Description of the task: Provide an exact copy of the lines from the beginning of the records through the line that includes "dome_rise = 85.7; // [80:0.1:88]", and of no others.

:::

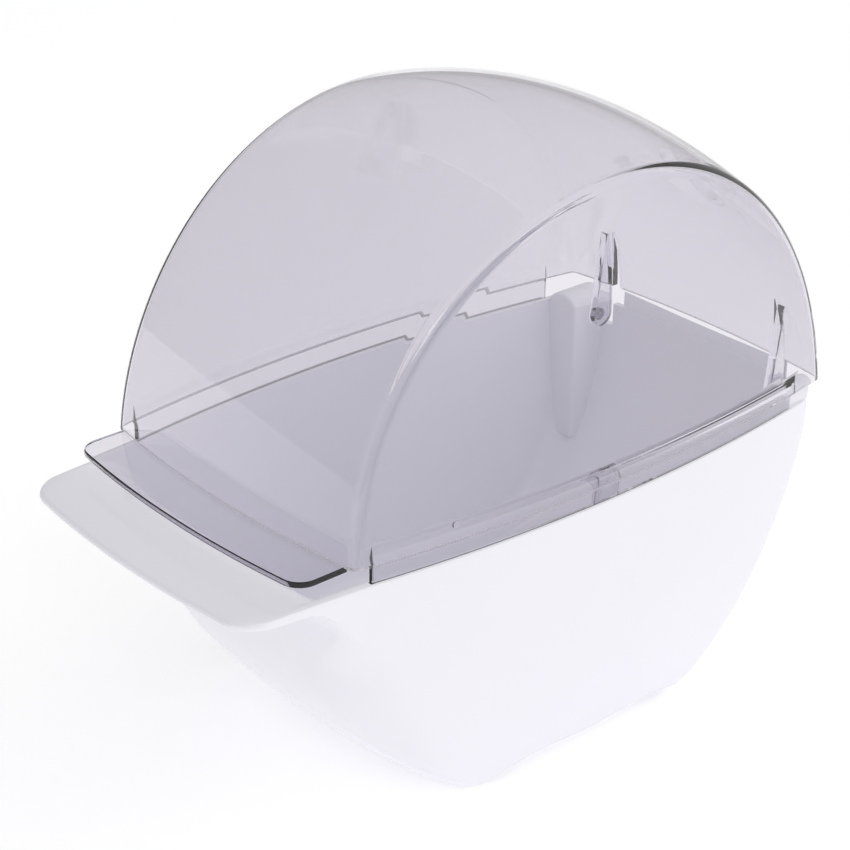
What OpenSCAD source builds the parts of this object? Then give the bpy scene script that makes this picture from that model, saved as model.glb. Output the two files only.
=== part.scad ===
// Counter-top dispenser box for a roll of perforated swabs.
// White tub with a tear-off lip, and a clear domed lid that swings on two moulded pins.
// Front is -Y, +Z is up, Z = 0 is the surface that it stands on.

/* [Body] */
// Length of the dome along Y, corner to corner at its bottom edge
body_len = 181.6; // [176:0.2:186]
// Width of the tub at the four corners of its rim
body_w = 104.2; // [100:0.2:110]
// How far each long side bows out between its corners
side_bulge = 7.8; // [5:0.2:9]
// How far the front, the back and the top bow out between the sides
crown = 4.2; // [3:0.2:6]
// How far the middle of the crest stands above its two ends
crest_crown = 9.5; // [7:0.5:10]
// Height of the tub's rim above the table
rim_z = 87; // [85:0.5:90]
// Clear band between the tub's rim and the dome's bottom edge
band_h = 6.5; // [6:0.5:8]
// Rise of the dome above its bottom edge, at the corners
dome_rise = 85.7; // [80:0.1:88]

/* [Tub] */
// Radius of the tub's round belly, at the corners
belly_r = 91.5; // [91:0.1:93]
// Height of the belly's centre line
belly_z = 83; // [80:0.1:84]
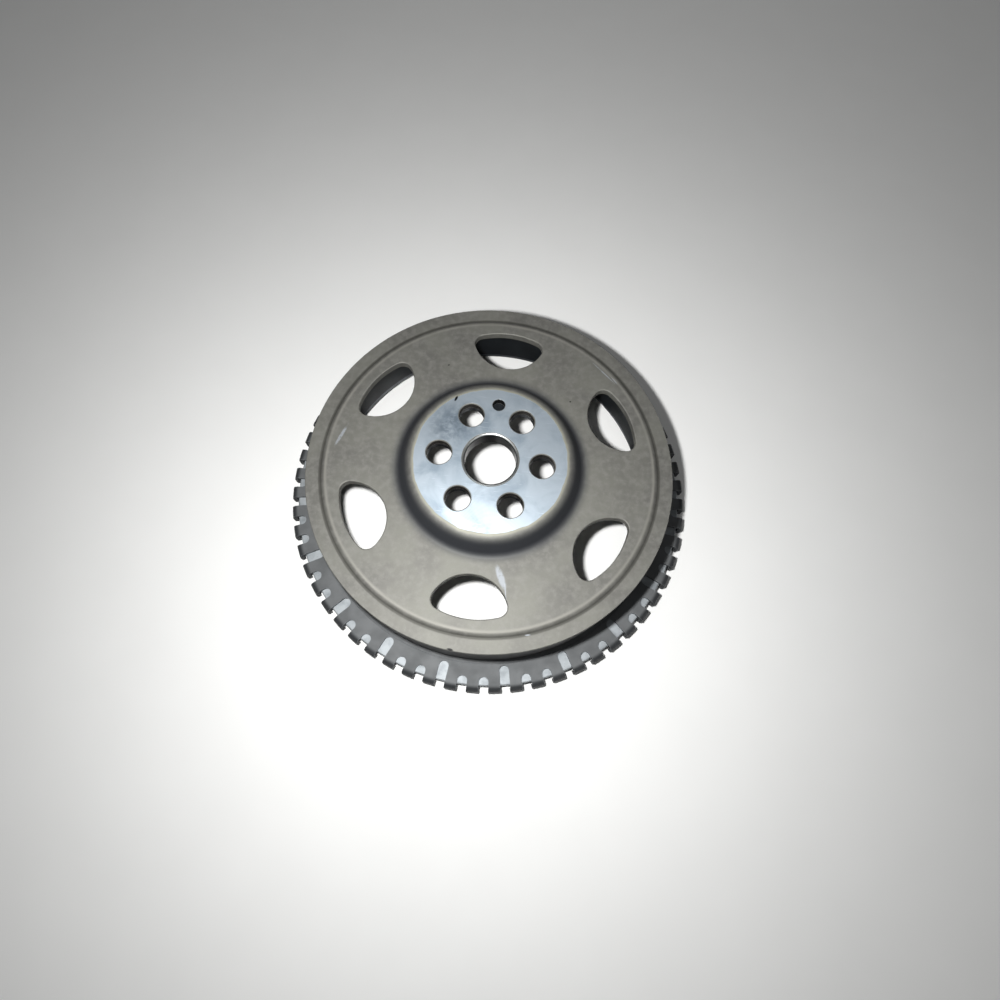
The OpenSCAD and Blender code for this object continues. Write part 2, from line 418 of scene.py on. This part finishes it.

:::

Output for this task:
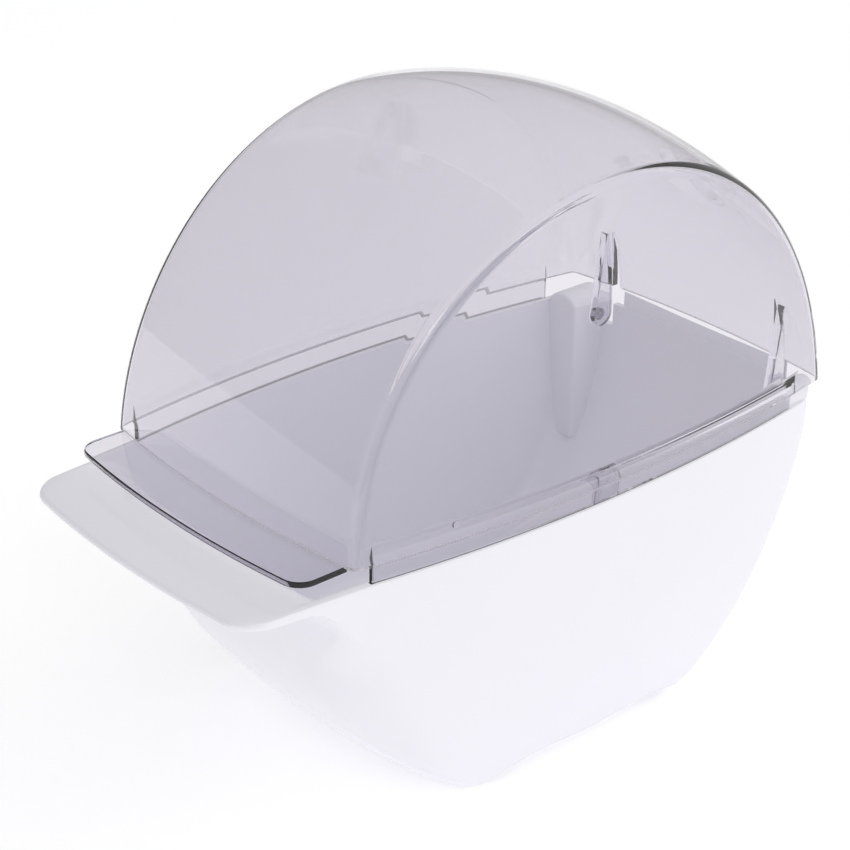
What OpenSCAD source builds the parts of this object? Then give the bpy scene script that makes this picture from that model, saved as model.glb. Output the two files only.
=== part.scad ===
// Counter-top dispenser box for a roll of perforated swabs.
// White tub with a tear-off lip, and a clear domed lid that swings on two moulded pins.
// Front is -Y, +Z is up, Z = 0 is the surface that it stands on.

/* [Body] */
// Length of the dome along Y, corner to corner at its bottom edge
body_len = 181.6; // [176:0.2:186]
// Width of the tub at the four corners of its rim
body_w = 104.2; // [100:0.2:110]
// How far each long side bows out between its corners
side_bulge = 7.8; // [5:0.2:9]
// How far the front, the back and the top bow out between the sides
crown = 4.2; // [3:0.2:6]
// How far the middle of the crest stands above its two ends
crest_crown = 9.5; // [7:0.5:10]
// Height of the tub's rim above the table
rim_z = 87; // [85:0.5:90]
// Clear band between the tub's rim and the dome's bottom edge
band_h = 6.5; // [6:0.5:8]
// Rise of the dome above its bottom edge, at the corners
dome_rise = 85.7; // [80:0.1:88]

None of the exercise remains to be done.